** Task to complete **
In the entries below, the lines from the one with "foot = core_front(u, bay)" through the one with "bpy.data.objects.remove(obj)" are to be copied exactly; both ends count.

** Dataset excerpt **
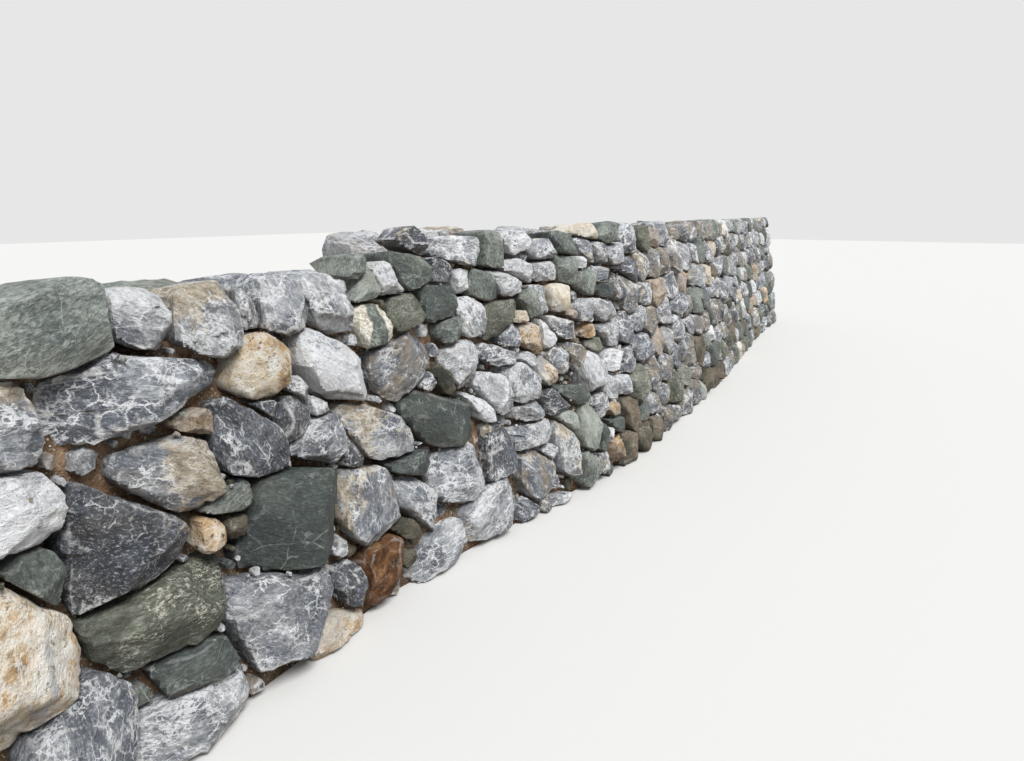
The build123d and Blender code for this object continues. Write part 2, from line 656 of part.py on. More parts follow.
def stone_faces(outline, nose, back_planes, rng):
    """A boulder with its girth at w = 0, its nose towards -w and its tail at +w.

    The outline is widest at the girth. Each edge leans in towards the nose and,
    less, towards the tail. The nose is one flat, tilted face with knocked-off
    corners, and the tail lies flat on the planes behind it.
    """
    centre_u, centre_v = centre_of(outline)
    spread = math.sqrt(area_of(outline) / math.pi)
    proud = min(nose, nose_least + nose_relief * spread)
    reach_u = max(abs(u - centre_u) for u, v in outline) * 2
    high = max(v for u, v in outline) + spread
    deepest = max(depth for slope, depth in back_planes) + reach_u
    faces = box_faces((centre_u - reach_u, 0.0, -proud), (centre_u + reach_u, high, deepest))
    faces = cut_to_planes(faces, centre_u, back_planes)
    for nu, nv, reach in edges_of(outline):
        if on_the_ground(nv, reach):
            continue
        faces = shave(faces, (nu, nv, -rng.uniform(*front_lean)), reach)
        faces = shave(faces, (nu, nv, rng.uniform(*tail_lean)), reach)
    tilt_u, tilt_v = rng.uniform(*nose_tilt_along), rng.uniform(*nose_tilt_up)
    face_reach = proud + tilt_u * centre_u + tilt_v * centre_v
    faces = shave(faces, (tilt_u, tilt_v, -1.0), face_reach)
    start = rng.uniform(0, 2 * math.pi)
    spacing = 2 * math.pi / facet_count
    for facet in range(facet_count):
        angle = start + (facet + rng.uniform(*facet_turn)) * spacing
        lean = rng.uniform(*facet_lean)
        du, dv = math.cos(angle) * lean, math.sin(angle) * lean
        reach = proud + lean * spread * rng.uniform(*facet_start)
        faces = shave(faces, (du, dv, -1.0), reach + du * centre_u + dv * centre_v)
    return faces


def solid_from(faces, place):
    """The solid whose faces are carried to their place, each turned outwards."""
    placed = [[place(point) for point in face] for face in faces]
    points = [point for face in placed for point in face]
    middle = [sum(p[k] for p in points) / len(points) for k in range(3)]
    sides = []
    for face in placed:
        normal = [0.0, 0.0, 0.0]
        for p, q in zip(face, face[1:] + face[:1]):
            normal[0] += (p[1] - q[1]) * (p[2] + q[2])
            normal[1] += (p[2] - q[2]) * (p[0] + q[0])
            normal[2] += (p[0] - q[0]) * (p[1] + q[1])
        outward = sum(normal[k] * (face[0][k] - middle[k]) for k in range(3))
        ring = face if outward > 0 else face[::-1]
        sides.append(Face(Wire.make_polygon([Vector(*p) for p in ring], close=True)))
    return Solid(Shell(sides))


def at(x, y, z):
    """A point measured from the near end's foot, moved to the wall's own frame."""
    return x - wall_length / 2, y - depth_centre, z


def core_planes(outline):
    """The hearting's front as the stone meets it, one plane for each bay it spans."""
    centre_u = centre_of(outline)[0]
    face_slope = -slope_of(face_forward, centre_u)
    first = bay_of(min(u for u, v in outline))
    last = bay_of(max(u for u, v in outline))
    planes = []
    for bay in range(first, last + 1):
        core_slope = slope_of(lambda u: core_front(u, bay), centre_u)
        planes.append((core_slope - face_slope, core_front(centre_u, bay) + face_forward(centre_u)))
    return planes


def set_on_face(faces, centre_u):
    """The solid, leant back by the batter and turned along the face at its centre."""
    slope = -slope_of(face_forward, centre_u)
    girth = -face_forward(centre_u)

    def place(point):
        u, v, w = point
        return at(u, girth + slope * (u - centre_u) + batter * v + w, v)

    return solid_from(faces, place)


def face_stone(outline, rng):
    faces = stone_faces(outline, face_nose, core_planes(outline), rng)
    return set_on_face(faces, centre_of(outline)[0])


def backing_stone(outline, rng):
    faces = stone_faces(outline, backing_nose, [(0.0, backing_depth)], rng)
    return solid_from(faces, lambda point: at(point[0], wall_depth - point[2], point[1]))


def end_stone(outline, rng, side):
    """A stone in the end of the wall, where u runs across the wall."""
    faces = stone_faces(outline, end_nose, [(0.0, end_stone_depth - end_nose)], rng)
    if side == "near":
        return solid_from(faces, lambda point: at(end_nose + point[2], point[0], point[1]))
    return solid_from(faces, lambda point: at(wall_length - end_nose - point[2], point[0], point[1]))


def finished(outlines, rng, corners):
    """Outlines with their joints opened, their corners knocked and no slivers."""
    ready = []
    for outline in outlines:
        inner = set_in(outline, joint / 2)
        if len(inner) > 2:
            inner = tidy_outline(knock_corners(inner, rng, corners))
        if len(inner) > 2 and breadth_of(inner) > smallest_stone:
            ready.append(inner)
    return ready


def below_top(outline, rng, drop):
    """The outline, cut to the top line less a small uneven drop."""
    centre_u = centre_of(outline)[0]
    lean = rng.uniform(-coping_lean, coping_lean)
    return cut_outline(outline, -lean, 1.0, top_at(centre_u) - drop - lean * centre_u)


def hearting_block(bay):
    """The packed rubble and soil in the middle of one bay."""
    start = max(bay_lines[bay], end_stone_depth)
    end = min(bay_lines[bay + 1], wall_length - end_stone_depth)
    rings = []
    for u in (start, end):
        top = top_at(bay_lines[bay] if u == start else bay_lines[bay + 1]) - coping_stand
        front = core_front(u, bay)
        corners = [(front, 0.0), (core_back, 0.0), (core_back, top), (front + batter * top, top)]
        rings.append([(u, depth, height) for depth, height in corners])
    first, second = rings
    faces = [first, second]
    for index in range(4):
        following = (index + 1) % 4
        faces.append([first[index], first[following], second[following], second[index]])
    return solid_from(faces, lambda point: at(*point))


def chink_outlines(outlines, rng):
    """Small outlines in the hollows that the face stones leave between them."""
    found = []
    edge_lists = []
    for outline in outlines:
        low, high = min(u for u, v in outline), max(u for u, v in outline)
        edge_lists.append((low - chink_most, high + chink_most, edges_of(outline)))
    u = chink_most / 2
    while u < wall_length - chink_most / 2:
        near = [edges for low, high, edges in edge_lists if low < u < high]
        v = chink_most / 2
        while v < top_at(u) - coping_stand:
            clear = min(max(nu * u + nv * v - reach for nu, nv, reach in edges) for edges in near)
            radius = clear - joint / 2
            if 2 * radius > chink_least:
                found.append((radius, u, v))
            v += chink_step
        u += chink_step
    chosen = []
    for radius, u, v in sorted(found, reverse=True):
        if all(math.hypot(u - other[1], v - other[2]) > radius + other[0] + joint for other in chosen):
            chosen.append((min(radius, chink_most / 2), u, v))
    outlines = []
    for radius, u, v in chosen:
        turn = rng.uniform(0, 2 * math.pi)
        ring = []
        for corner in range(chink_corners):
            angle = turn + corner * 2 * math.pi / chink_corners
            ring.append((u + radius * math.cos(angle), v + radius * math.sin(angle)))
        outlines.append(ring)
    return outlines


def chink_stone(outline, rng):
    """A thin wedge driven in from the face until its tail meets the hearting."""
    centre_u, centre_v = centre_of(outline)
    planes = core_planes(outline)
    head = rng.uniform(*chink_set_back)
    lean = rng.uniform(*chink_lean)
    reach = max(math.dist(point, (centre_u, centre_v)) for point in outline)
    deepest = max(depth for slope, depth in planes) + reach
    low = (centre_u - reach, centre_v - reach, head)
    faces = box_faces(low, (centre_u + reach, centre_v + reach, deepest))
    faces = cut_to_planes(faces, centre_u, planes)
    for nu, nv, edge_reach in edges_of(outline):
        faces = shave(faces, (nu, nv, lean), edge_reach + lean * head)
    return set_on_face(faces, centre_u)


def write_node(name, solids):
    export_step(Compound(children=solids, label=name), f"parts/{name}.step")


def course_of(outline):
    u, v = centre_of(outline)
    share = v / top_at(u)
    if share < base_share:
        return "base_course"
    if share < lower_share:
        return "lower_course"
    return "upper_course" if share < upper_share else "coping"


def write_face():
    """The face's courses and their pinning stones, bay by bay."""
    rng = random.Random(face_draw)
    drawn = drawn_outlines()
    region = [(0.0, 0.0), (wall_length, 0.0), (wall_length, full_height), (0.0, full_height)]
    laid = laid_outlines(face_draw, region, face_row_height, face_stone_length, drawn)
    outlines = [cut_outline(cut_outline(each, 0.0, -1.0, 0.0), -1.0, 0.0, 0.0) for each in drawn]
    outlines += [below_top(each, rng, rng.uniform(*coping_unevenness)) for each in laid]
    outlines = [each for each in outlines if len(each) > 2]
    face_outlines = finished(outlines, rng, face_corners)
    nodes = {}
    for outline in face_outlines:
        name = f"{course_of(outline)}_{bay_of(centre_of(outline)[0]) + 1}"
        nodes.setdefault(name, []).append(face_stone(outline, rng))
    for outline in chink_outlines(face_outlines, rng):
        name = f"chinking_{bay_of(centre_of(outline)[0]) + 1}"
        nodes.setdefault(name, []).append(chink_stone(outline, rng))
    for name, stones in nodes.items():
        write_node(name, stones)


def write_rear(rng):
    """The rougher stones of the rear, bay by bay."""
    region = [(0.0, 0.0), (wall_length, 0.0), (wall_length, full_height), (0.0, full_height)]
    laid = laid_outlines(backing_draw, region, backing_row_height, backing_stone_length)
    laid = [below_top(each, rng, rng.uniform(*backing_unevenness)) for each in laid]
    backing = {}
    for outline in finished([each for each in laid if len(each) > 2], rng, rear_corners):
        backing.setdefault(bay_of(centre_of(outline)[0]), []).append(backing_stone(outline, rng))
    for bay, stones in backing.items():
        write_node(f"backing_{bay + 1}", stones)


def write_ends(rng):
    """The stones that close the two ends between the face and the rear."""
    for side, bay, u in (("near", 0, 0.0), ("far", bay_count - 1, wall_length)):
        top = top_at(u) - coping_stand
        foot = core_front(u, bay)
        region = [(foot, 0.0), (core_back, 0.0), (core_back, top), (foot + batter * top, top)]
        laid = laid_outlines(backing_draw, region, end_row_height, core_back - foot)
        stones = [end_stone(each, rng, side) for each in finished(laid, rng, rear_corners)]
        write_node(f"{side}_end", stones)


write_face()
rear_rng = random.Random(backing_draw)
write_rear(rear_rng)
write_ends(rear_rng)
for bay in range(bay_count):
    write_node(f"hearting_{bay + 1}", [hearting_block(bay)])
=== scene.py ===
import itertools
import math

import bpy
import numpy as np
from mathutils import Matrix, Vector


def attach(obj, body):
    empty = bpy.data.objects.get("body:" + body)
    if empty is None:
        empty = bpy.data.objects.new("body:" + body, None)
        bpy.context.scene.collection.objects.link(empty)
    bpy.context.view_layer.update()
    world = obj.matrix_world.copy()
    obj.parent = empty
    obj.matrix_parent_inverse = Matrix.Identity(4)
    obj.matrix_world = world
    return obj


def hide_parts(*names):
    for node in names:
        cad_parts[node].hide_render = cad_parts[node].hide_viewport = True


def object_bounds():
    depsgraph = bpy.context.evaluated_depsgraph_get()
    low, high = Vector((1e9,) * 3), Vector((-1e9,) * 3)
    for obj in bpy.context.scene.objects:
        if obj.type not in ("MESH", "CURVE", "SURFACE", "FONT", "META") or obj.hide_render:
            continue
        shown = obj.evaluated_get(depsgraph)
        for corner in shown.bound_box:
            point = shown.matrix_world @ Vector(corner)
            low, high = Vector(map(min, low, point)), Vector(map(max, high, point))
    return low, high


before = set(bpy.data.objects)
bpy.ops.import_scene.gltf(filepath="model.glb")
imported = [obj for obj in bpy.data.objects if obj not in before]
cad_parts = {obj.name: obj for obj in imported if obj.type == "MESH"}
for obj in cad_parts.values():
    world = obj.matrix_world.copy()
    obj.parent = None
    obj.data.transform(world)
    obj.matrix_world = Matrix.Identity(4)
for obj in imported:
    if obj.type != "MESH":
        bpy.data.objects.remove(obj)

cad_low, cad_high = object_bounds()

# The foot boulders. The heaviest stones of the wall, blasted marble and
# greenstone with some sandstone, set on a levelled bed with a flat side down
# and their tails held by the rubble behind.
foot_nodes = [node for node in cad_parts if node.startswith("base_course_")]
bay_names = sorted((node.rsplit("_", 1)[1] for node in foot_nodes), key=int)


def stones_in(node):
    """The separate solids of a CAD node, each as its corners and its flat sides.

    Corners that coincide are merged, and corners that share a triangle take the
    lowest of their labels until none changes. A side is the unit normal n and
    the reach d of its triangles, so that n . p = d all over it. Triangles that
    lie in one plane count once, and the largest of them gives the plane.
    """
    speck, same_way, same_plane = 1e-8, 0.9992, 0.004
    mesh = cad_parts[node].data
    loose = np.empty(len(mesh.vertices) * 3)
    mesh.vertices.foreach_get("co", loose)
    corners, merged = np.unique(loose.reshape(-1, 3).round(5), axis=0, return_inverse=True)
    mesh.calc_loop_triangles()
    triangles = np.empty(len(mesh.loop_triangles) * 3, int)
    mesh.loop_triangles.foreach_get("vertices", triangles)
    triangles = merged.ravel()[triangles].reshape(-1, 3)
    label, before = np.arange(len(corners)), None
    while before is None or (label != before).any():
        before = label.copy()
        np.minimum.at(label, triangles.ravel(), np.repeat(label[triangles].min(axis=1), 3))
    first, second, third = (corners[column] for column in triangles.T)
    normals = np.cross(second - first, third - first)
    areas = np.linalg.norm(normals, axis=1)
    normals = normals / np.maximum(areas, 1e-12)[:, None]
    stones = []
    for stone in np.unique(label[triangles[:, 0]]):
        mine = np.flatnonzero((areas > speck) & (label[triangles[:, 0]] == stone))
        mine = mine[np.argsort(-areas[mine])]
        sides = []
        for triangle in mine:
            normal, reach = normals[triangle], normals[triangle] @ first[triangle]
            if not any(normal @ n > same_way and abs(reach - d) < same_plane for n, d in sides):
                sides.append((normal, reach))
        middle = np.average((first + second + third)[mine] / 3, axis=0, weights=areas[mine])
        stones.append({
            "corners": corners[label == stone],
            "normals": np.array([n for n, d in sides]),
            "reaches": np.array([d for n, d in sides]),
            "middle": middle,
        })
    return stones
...
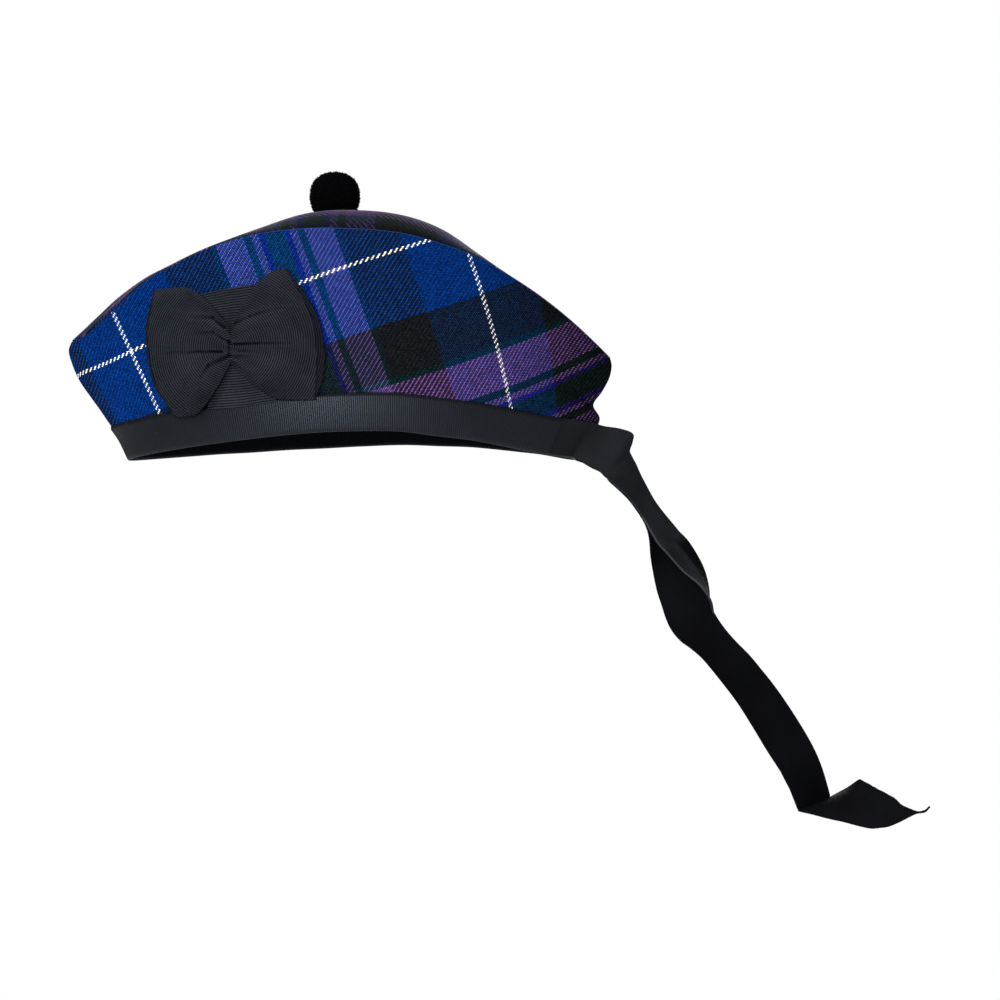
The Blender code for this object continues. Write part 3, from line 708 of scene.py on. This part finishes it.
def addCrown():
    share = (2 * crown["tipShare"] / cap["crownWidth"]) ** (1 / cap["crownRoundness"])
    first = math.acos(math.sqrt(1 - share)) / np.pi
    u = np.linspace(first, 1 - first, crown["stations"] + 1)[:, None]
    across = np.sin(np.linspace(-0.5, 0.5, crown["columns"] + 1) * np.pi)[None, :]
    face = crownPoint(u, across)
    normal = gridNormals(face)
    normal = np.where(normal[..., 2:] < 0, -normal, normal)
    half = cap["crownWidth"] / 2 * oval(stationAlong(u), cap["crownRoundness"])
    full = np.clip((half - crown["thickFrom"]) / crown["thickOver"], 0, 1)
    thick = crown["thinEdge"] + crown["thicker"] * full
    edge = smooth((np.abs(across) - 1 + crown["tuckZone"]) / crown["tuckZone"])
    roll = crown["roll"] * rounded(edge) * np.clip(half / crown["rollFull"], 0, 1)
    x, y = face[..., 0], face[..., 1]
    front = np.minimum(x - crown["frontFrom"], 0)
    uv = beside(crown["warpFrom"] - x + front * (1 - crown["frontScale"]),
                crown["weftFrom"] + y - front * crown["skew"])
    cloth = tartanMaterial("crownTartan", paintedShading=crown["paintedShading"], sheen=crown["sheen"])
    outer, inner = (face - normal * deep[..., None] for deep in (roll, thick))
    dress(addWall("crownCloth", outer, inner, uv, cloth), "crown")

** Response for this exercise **
        foot = core_front(u, bay)
        region = [(foot, 0.0), (core_back, 0.0), (core_back, top), (foot + batter * top, top)]
        laid = laid_outlines(backing_draw, region, end_row_height, core_back - foot)
        stones = [end_stone(each, rng, side) for each in finished(laid, rng, rear_corners)]
        write_node(f"{side}_end", stones)


write_face()
rear_rng = random.Random(backing_draw)
write_rear(rear_rng)
write_ends(rear_rng)
for bay in range(bay_count):
    write_node(f"hearting_{bay + 1}", [hearting_block(bay)])
=== scene.py ===
import itertools
import math

import bpy
import numpy as np
from mathutils import Matrix, Vector


def attach(obj, body):
    empty = bpy.data.objects.get("body:" + body)
    if empty is None:
        empty = bpy.data.objects.new("body:" + body, None)
        bpy.context.scene.collection.objects.link(empty)
    bpy.context.view_layer.update()
    world = obj.matrix_world.copy()
    obj.parent = empty
    obj.matrix_parent_inverse = Matrix.Identity(4)
    obj.matrix_world = world
    return obj


def hide_parts(*names):
    for node in names:
        cad_parts[node].hide_render = cad_parts[node].hide_viewport = True


def object_bounds():
    depsgraph = bpy.context.evaluated_depsgraph_get()
    low, high = Vector((1e9,) * 3), Vector((-1e9,) * 3)
    for obj in bpy.context.scene.objects:
        if obj.type not in ("MESH", "CURVE", "SURFACE", "FONT", "META") or obj.hide_render:
            continue
        shown = obj.evaluated_get(depsgraph)
        for corner in shown.bound_box:
            point = shown.matrix_world @ Vector(corner)
            low, high = Vector(map(min, low, point)), Vector(map(max, high, point))
    return low, high


before = set(bpy.data.objects)
bpy.ops.import_scene.gltf(filepath="model.glb")
imported = [obj for obj in bpy.data.objects if obj not in before]
cad_parts = {obj.name: obj for obj in imported if obj.type == "MESH"}
for obj in cad_parts.values():
    world = obj.matrix_world.copy()
    obj.parent = None
    obj.data.transform(world)
    obj.matrix_world = Matrix.Identity(4)
for obj in imported:
    if obj.type != "MESH":
        bpy.data.objects.remove(obj)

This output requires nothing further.